Shally couldn’t join us at Domotex but she wrote us a note commenting on the results of this collaboration.
“As a company, and personally for me and my team, this project has led to a shift in perspective. Yes, we did care about the environment before. But now we have started questioning the sustainability of other practices of our business — materials used, dyeing, washing, packaging, and so on. By doing this I think we can encourage other Nepali companies to do the same. That is the goal”.
As a designer, Isobel was instead more intrigued by the possibility to not only choose a material for its sustainability feature but also for its aesthetics in the carpet. “Before this project I didn’t know that much about repurposed nylon and my main focus would be choosing a fabric that would impact the aesthetic of the rug, focusing on materials and craftsmanship that would display the best color and texture in line with my design. Being inspired by nature, I was excited to take part in this, although I did have some questions about how the color and texture of the rug would be impacted. Using recycled nylon has completely changed my outlook on materials — this sustainable material has made me keen to continue working with ECONYL® fabrics — why would we need to create new nylon when a sustainable source is available?”

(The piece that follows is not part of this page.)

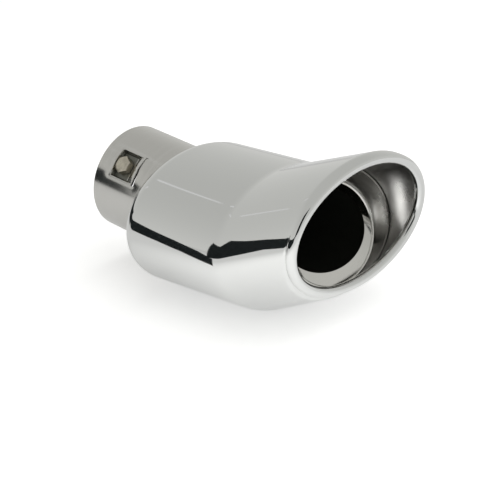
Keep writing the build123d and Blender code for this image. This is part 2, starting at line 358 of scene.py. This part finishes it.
LIP_JOIN = radians(-36)          # where the wall runs into the lip, from the lip's widest line
TOP_JOIN = radians(20)           # the same at the top, where the wall stands above the lip
LIP_END = radians(236)           # the sheet's cut edge, turned back inside the mouth
FLARE = 4.5                      # the wall begins to turn toward the lip this far from the opening
AROUND = 288                     # mesh columns round the shell, the inner tube and the carrier

theta = np.arange(AROUND) / AROUND * 2 * pi
ys, zs = np.sin(theta), np.cos(theta)
mouth_dir = np.array([cos(MOUTH_PITCH), 0, sin(MOUTH_PITCH)])
mouth_normal = np.array([cos(MOUTH_LEAN), 0, -sin(MOUTH_LEAN)])
mouth_upright = np.array([sin(MOUTH_LEAN), 0, cos(MOUTH_LEAN)])


def barrel_point(x, share=1.0):
    """Points of the barrel's oval at station x, drawn in toward its axis by share."""
    x, share = np.broadcast_to(x, theta.shape), np.broadcast_to(share, theta.shape)
    return np.stack([x, BARREL_HALF_W * share * ys, BARREL_HALF_H * (1 + share * zs)], axis=1)


def off_sleeve(points):
    """Distance of points from the sleeve's outside."""
    offset = points - inlet
    along = offset @ sleeve_axis
    return np.linalg.norm(offset - along[:, None] * sleeve_axis, axis=1) - SLEEVE_R


def rear_wall(share):
    """Rear wall and shoulder of the barrel at a share of its full size."""
    depth = np.clip((share * BARREL_HALF_H - BARREL_HALF_H + SHOULDER_DEPTH) / SHOULDER_DEPTH, 0, 1)
    return barrel_point(BARREL_REAR + SHOULDER_LENGTH * (1 - np.sqrt(1 - depth ** 2)), share)


# halve the range until it gives the share of its size at which the rear wall meets the sleeve
low, high = np.full(AROUND, 0.3), np.full(AROUND, 1.0)
for _ in range(40):
    middle = (low + high) / 2
    inside = off_sleeve(rear_wall(middle)) < 0
    low, high = np.where(inside, middle, low), np.where(inside, high, middle)
hole = high
flat_edge = 1 - SHOULDER_DEPTH / BARREL_HALF_H
first_turn = np.arcsin(np.clip((hole - flat_edge) * BARREL_HALF_H / SHOULDER_DEPTH, 0, 1))
flat_run = np.maximum(flat_edge - hole, 0) * BARREL_HALF_H
turn_run = (pi / 2 - first_turn) * SHOULDER_DEPTH
shell_rings = []
for t in np.linspace(0, 1, 26):
    along = t * (flat_run + turn_run)
    angle = first_turn + np.maximum(along - flat_run, 0) / SHOULDER_DEPTH
    on_turn = 1 - SHOULDER_DEPTH * (1 - np.sin(angle)) / BARREL_HALF_H
    shell_rings.append(rear_wall(np.where(along < flat_run, hole + along / BARREL_HALF_H, on_turn)))

mitre = barrel_point(MITRE_X)
mitre[:, 0] -= tan(MITRE_LEAN) * (mitre[:, 2] - BARREL_HALF_H)


def carried(side):
    """Point of the opening plane reached from the top (1) or bottom (-1) of the mitre."""
    start = np.array([MITRE_X - tan(MITRE_LEAN) * BARREL_HALF_H * side, 0, BARREL_HALF_H * (1 + side)])
    gap = MOUTH_X + tan(MOUTH_LEAN) * (start[2] - BARREL_HALF_H) - start[0]
    return start + mouth_dir * gap / (mouth_dir[0] - tan(MOUTH_LEAN) * mouth_dir[2])


rim_top, rim_bottom = carried(1), carried(-1)
mouth_centre = (rim_top + rim_bottom) / 2


def mouth_oval(half_w, half_h):
    """An oval in the plane of the opening."""
    return mouth_centre + half_w * ys[:, None] * across + half_h * zs[:, None] * mouth_upright


mouth_edge = mouth_oval(WALL_HALF_W, WALL_HALF_H) + WALL_LIFT * mouth_upright
mouth_run = mouth_edge - mitre
mouth_length = np.linalg.norm(mouth_run, axis=1)[:, None]
mouth_run /= mouth_length
barrel_line = barrel_point(BARREL_REAR + SHOULDER_LENGTH)
before, after = mitre - [MITRE_SOFTENING, 0, 0], mitre + mouth_run * MITRE_SOFTENING
for t in (0.02, 0.1, 0.2, 0.35, 0.5, 0.65, 0.8, 0.92, 0.98):
    shell_rings.append(barrel_line + (before - barrel_line) * t)
for t in np.linspace(0, 1, 13):
    shell_rings.append((1 - t) ** 2 * before + 2 * t * (1 - t) * mitre + t ** 2 * after)
flare_start = mouth_edge - mouth_run * FLARE
for t in (0.02, 0.1, 0.25, 0.4, 0.55, 0.7, 0.85, 0.95):
    shell_rings.append(after + (flare_start - after) * t)

lip_centre = mouth_oval(LIP_HALF_W - LIP_R, LIP_HALF_H - LIP_R) + LIP_LIFT * mouth_upright
lip_out = (ys / LIP_HALF_W)[:, None] * across + (zs / LIP_HALF_H)[:, None] * mouth_upright
lip_out /= np.linalg.norm(lip_out, axis=1)[:, None]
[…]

So how do we revolutionize the industry and get rid of our eco-anxiety? Well, it’s a mix of aspects that, just like this project, needs to turn the focus on sustainable materials, design for remanufacturing, collaboration along the supply chain and openness to try to solve new problems with new solutions and concrete actions. And also, as Michael points out, we should all start from questions like this one that is now his new mantra, “Finally, the notion of circular-design is now 100% top of mind for me. So much so that it is almost the first question I ask of a new product. What is the intended disposition of this product at its end of use? Sadly, most people do not have an answer for this.”